Prasad juga mengakui, sebagian besar kasus tidak dilaporkan
kepada polisi. Apalagi setelah perkawinan diteguhkan dengan
upacara adat dan kedua pihak menutup perkara. Hanya sedikit
orang tua yang mengadu -- barangkali juga yang kebetulan tak
puas. Tapi "tak ada satu pun dapat dilakukan, karena di sini
(India) tak ada peraturan khusus yang mengatur masalah kawin
culik," tutur Ahmed pula.
Marilah dilihat sekedar gambaran mahalnya harga sebuah
perkawinan, yang harus ditanggung oleh pihak perempuan.
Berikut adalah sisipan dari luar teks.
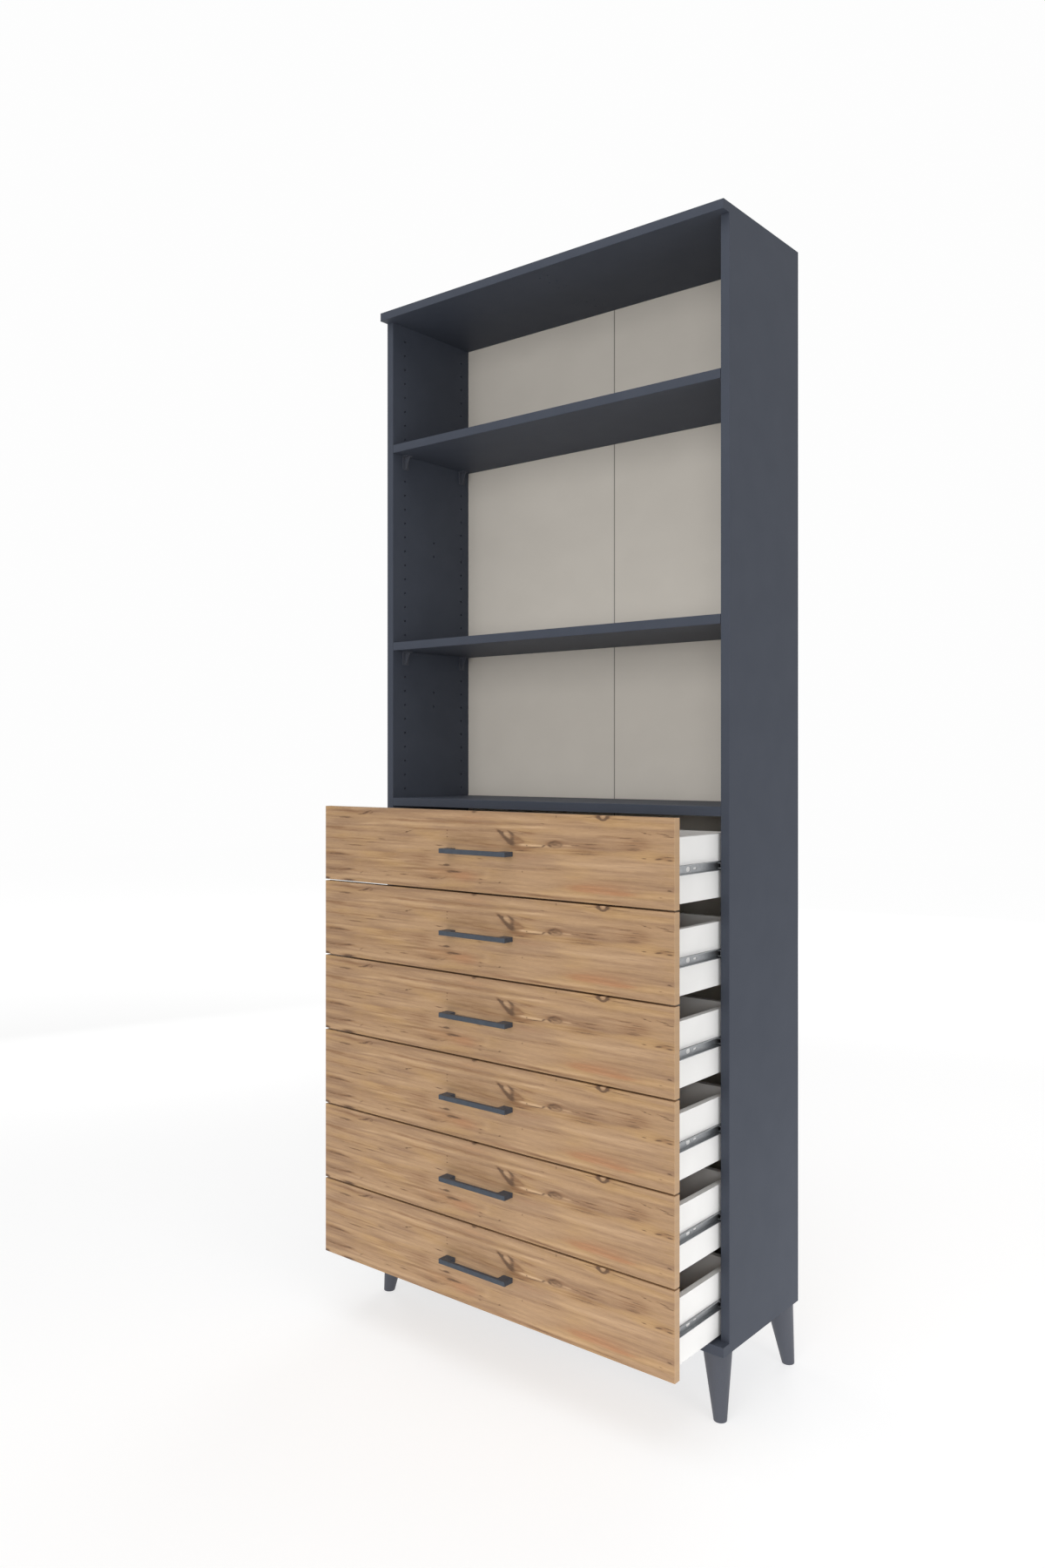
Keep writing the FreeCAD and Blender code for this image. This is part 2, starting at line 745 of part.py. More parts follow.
def save_carcase():
    """Write everything that stands still."""
    left, right = pair(side_panel())
    save("side_panel_left", [left])
    save("side_panel_right", [right])
    save("top_panel", [top_panel()])
    save("base_panel", [base_panel()])
    save("fixed_shelf", [fixed_shelf()])
    save("shelf_lower", [adjustable_shelf(lower_shelf_hole)])
    save("shelf_upper", [adjustable_shelf(upper_shelf_hole)])
    save("shelf_supports", shelf_supports())
    sheet_end = inner_x + back_groove_depth - back_groove_play
    save("back_panel_left", [back_sheet(-sheet_end, seam_offset - seam_width / 2)])
    save("back_panel_right", [back_sheet(seam_offset + seam_width / 2, sheet_end)])
    save("back_joining_strip", [back_joining_strip()])
    names = ("leg_front_left", "leg_front_right", "leg_rear_left", "leg_rear_right")
    for name, (foot, top) in zip(names, leg_places()):
        save(name, [leg(foot, top)])
    save("cabinet_runners", cabinet_runners())
    dowels = []
    for dowel in board_dowels() + shelf_dowels():
        dowels += pair(dowel)
    save("panel_dowels", dowels)
    fittings = leg_bolts()
    for fitting in board_screws() + cam_bolts() + cams():
        fittings += pair(fitting)
    save("panel_fittings", fittings)


def save_drawer(number):
    """Write one drawer, numbered from 1 at the top."""
    low_z = drawer_z(number)
    middle_z = runner_z(number)
    stem = "drawer_" + str(number) + "_"
    save(stem + "front", [drawer_front(low_z)])
    save(stem + "sides", drawer_sides(low_z, middle_z))
    save(stem + "back", [drawer_back(low_z)])
    save(stem + "bottom", [drawer_bottom(low_z)])
    save(stem + "handle", [drawer_handle(low_z)] + handle_screws(low_z))
    save(stem + "runners", drawer_runners(middle_z))
    save(stem + "ball_cages", ball_cages(middle_z))


os.makedirs("parts", exist_ok=True)
save_carcase()
for drawer_number in drawer_numbers:
    save_drawer(drawer_number)
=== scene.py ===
import math

import bpy
import numpy as np
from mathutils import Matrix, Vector


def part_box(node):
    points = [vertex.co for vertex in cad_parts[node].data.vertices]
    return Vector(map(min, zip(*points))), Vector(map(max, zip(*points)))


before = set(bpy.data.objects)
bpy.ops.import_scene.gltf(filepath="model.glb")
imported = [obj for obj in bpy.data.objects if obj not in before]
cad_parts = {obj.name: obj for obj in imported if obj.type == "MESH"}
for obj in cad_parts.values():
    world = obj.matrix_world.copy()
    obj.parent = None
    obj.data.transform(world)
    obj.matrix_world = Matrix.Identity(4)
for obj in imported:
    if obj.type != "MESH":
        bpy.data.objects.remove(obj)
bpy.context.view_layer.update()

# A bookcase with six drawers: graphite melamine boards, a beige back, rustic oak drawer fronts.
# Metres, +Z up, +Y to the back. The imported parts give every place; this script gives them their
# finish, and adds the light, the floor and the camera.

MM = 0.001


# ---------------------------------------------------------------- places read from the parts
front_edge_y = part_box("side_panel_right")[0].y       # front edges of the side panels and shelves
end_board_front_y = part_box("top_panel")[0].y         # front edges of the top and base panels
half_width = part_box("top_panel")[1].x
back_low, back_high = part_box("back_panel_left")
back_middle_y = (back_low.y + back_high.y) / 2
drawer_count = sum(name.endswith("_front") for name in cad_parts)
first_front_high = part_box("drawer_1_front")[1]
front_pitch = first_front_high.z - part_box("drawer_2_front")[1].z
bottom_low, bottom_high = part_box("drawer_1_bottom")
bottom_middle_z = (bottom_low.z + bottom_high.z) / 2


# ---------------------------------------------------------------- shader values
NOISE_MEAN = 0.5
# Most of a noise lies between the first pair, and nearly all of it between the second.
NOISE_LOW, NOISE_HIGH = 0.3, 0.7
NOISE_LEAST, NOISE_MOST = 0.2, 0.8


def tone(red, green, blue):
    """A display colour, 0 to 255 each, as the linear colour that the nodes take."""
    share = np.array([red, green, blue]) / 255.0
    linear = np.where(share <= 0.04045, share / 12.92, ((share + 0.055) / 1.055) ** 2.4)
    return (*(float(part) for part in linear), 1.0)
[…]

Umesh
Prasad Singh dari Mokameh berkata: "Setiap 'kategori" anak
laki-laki, terutama dari kasta atas, punya harga berbeda. Jika
ia seorang pegawai tingkat IV, ia bernilai Rs. 25. 000 ke atas.
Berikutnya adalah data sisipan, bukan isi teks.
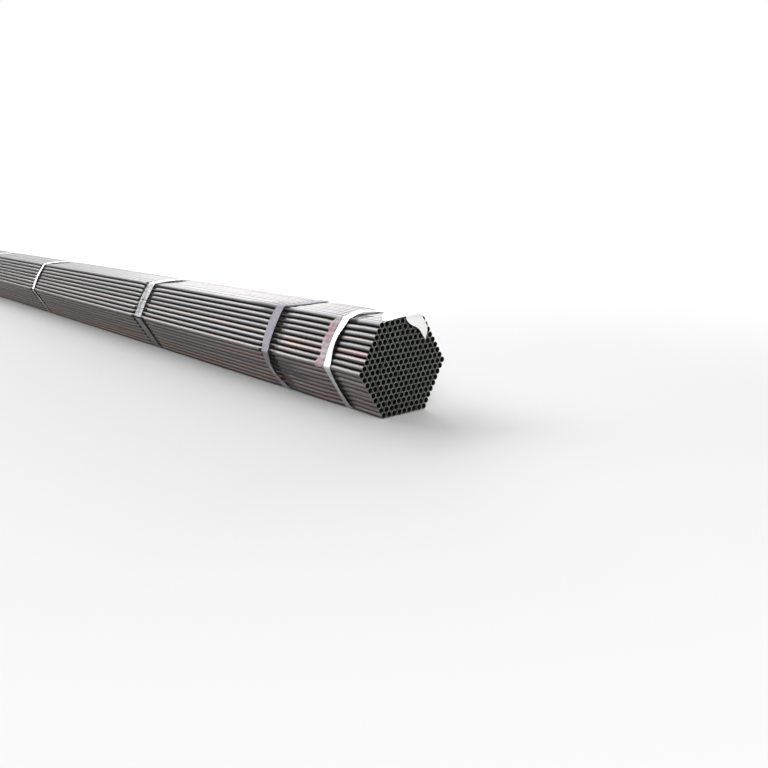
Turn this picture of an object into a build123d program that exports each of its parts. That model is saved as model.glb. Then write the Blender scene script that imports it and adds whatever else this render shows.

Jika mahasiswa kedokteran atau teknik harganya bisa 1 lakh, dan
jika ia Klas I atau IAS atau IPS, calon mertua akan menyerahkan
cek yang belum diisi." Berapa mau, tinggal tulis. Bukan main.
Bagaimanapun, permintaan untuk mahasiswa kedokteran dan teknik
sangat tinggi. Karena itulah orang menganggap lebih murah jika
menculik saja calon yang dikehendaki. Tentu saja mahar tetap
harus disediakan, tapi 'kan menurut kesanggupan.
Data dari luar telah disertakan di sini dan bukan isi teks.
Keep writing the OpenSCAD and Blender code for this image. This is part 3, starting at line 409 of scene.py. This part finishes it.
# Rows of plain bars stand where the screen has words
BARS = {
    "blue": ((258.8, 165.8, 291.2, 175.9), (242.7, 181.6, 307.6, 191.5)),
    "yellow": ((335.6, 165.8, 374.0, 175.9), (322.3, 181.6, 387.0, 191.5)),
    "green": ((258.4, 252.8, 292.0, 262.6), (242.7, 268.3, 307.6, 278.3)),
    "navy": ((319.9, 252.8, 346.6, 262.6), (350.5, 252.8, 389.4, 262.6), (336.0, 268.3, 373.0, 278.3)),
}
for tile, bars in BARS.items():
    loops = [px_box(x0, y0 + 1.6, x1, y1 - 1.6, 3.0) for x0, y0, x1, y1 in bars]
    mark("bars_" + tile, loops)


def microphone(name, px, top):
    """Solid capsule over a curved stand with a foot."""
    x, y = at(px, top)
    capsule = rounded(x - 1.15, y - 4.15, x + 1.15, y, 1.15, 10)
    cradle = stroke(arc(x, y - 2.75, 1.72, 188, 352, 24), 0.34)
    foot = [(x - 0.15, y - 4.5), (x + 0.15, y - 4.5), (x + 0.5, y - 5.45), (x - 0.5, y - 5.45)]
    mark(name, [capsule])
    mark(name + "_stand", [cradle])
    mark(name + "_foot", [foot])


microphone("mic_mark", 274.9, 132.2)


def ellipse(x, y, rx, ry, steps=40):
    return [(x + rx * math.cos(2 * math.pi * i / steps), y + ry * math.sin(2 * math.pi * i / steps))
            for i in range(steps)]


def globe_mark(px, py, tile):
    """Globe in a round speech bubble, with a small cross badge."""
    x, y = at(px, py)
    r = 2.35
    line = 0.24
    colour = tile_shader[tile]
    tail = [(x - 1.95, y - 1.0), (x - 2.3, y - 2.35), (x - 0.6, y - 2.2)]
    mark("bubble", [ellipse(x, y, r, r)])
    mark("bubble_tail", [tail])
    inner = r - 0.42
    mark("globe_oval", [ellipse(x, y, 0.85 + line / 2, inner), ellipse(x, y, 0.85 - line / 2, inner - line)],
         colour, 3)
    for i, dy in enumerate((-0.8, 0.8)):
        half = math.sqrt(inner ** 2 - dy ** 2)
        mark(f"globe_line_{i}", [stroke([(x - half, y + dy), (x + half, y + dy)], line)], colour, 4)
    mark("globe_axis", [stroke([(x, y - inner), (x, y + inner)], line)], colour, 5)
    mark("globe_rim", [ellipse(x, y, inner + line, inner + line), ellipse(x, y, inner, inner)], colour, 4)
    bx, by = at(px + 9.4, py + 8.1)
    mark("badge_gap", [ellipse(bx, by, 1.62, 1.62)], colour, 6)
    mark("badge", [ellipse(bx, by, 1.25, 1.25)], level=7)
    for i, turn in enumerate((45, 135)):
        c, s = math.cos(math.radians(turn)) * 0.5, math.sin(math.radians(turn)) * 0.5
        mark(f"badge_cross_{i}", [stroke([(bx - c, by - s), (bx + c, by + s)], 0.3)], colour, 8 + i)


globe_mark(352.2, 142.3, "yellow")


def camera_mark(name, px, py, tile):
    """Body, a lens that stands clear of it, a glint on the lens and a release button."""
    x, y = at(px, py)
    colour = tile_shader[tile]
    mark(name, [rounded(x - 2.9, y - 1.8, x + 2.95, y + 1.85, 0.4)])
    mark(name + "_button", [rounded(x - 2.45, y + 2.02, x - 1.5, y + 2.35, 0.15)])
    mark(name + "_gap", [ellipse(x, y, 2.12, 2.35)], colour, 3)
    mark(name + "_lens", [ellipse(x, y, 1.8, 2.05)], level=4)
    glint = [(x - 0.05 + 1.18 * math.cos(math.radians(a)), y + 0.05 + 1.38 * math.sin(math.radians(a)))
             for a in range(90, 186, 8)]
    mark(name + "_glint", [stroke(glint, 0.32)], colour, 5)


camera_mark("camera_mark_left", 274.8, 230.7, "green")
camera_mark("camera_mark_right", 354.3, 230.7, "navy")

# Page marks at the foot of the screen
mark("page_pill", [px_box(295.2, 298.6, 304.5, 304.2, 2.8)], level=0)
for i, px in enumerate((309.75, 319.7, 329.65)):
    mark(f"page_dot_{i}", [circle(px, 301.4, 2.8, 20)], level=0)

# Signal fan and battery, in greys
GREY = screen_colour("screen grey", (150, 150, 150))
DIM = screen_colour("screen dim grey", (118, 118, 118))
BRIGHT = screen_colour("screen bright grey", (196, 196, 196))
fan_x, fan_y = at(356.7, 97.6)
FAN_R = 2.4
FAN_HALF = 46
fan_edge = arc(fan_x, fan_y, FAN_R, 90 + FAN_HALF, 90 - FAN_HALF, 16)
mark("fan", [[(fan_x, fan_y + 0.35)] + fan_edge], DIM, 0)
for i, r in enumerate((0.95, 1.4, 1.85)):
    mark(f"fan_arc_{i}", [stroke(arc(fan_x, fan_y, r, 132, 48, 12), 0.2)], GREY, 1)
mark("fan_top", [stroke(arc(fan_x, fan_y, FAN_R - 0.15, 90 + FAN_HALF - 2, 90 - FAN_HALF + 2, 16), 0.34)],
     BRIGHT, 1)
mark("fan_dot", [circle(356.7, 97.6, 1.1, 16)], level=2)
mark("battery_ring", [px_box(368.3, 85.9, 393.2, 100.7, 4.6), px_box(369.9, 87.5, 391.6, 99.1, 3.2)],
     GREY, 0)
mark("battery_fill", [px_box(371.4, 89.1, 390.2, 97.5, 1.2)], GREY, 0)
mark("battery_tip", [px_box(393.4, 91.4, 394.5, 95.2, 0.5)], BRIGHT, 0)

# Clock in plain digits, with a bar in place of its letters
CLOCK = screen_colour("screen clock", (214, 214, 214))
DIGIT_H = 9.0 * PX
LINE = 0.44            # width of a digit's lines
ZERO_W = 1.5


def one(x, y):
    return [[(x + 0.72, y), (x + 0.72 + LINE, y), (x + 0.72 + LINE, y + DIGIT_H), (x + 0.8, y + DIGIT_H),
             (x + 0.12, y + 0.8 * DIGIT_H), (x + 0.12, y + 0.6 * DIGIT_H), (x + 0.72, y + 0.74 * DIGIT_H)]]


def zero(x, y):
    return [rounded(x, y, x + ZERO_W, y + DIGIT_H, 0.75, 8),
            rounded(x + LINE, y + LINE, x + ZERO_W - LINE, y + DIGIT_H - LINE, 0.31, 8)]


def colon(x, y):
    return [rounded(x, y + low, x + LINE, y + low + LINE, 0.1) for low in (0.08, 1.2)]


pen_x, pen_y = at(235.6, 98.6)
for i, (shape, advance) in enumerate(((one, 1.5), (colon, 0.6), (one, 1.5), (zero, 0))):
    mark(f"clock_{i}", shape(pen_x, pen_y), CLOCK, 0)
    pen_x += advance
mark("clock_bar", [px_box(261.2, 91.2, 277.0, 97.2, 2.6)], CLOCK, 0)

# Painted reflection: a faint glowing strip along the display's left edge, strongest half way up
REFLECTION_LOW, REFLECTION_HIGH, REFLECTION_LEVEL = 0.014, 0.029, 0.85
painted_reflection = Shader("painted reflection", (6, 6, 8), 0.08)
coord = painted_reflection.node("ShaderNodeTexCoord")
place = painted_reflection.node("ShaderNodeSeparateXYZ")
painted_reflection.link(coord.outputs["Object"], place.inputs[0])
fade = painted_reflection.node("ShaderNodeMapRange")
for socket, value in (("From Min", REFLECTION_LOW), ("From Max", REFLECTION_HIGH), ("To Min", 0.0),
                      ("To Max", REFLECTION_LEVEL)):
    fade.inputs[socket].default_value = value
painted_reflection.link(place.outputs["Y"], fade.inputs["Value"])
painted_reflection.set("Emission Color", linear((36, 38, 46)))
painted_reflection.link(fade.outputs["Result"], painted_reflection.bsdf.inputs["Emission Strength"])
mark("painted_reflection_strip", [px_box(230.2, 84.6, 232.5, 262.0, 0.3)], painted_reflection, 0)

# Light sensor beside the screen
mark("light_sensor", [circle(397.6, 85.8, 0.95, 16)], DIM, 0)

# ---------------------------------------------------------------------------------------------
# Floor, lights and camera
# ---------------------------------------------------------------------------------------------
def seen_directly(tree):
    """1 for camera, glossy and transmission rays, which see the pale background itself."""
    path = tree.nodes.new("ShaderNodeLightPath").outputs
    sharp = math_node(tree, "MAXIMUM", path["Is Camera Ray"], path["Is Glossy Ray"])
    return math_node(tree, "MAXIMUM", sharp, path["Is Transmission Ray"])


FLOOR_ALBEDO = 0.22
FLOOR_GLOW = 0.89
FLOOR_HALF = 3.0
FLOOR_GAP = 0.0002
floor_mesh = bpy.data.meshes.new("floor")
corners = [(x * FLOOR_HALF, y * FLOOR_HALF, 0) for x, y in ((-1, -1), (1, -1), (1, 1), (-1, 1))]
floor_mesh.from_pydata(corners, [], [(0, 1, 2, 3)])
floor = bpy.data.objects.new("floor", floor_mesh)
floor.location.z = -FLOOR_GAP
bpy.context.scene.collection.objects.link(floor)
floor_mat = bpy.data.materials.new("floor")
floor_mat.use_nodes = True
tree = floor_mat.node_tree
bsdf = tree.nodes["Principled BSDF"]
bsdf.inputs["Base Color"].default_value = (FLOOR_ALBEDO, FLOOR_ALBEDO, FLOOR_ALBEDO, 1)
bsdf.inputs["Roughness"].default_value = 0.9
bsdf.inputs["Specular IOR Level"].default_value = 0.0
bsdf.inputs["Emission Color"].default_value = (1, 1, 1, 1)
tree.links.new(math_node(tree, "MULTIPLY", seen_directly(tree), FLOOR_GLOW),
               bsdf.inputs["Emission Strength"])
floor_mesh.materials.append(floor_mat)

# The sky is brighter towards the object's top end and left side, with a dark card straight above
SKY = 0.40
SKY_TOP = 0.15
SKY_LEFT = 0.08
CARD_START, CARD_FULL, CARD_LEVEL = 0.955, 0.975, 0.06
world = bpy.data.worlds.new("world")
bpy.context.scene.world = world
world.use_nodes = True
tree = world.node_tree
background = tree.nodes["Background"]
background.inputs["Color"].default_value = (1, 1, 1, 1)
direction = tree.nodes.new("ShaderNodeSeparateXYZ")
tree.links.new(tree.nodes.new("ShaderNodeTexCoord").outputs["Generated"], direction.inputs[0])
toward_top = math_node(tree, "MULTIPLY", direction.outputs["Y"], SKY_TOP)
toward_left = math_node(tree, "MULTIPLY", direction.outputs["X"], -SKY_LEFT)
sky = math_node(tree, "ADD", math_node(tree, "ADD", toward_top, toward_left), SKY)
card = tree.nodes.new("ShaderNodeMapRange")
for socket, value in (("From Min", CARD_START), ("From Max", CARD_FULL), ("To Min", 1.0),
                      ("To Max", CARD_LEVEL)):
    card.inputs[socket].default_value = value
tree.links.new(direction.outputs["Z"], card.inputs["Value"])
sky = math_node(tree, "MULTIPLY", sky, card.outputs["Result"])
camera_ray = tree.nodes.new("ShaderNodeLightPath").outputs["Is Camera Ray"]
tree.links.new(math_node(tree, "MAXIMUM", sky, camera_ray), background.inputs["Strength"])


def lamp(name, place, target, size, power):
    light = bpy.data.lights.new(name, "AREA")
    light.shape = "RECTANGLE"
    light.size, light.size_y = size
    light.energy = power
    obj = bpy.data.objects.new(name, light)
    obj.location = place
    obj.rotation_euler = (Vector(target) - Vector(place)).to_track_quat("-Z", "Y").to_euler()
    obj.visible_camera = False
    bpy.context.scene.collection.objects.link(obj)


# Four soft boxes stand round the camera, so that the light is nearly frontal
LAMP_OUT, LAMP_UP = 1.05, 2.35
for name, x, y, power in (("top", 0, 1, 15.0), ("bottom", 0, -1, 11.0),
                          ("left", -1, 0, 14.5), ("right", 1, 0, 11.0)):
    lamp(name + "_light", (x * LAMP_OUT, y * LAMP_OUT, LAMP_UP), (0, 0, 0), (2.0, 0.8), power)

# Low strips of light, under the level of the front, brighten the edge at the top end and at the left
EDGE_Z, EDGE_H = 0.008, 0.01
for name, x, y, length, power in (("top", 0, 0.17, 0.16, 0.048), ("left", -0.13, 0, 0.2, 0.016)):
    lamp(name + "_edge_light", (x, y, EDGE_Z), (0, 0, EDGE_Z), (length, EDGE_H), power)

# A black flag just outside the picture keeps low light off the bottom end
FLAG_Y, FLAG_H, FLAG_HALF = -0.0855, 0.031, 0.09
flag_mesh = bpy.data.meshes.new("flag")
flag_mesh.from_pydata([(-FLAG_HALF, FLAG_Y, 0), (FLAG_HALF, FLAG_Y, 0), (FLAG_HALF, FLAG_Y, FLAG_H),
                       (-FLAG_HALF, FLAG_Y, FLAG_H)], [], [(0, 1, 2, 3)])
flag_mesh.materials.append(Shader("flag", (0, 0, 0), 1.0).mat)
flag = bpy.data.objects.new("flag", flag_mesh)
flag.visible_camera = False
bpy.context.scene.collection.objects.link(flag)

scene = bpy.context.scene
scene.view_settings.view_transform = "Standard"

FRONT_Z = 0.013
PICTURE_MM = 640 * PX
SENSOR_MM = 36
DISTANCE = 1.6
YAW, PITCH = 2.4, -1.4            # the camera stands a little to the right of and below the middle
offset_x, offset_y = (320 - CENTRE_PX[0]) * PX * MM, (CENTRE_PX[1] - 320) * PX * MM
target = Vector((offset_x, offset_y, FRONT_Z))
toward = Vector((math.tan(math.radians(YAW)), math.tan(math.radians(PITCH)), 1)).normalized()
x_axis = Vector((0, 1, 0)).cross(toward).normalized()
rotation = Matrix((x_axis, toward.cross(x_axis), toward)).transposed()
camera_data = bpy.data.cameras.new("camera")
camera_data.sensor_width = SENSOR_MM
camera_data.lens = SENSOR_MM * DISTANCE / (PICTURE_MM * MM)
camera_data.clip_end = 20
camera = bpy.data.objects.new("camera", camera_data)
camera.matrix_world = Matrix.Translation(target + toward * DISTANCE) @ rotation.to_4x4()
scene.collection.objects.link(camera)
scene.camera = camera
Amarendra Kumar Mishra, ayah gadis Rekha yang kawin dengan Jyoti
itu, bisa diminta komentarnya oleh India Today. Katanya:
"Soalnya "orangtua anak laki-laki itu minta 1 lakh sebagai
mahar. Jadi kami memilih jalan sendiri."
Penduduk setempat juga mengatakan, permintaan mahar yang sangat
kelewat adalah alasan utama di belakang penculikan bujang-bujang
karyawan Perusahaan Tembakau India. Dan itu sudah merupakan
peristiwa biasa.
Penyelidikan polisi sendiri menyingkapkan, gelombang baru kawin
culik itu berlangsung di distrik-distrik Monghyr, Sadar dan
Lakhisarai -- umumnya dilakukan oleh kasta atas Bhumihar dan
kasta menengah Yadav. Di Lakshirai, Deputi Inspektur Polisi
Grijanandan Sharma berkata: "Belakangan ini tiga kasus telah
dilaporkan tak tahunya, itu ternyata juga dilakukan di
distrik-distrik tetangga, Begusarai dan Nalanda. Tindak
kejahatan macam ini ternyata mulai menyebar ke mana-mana.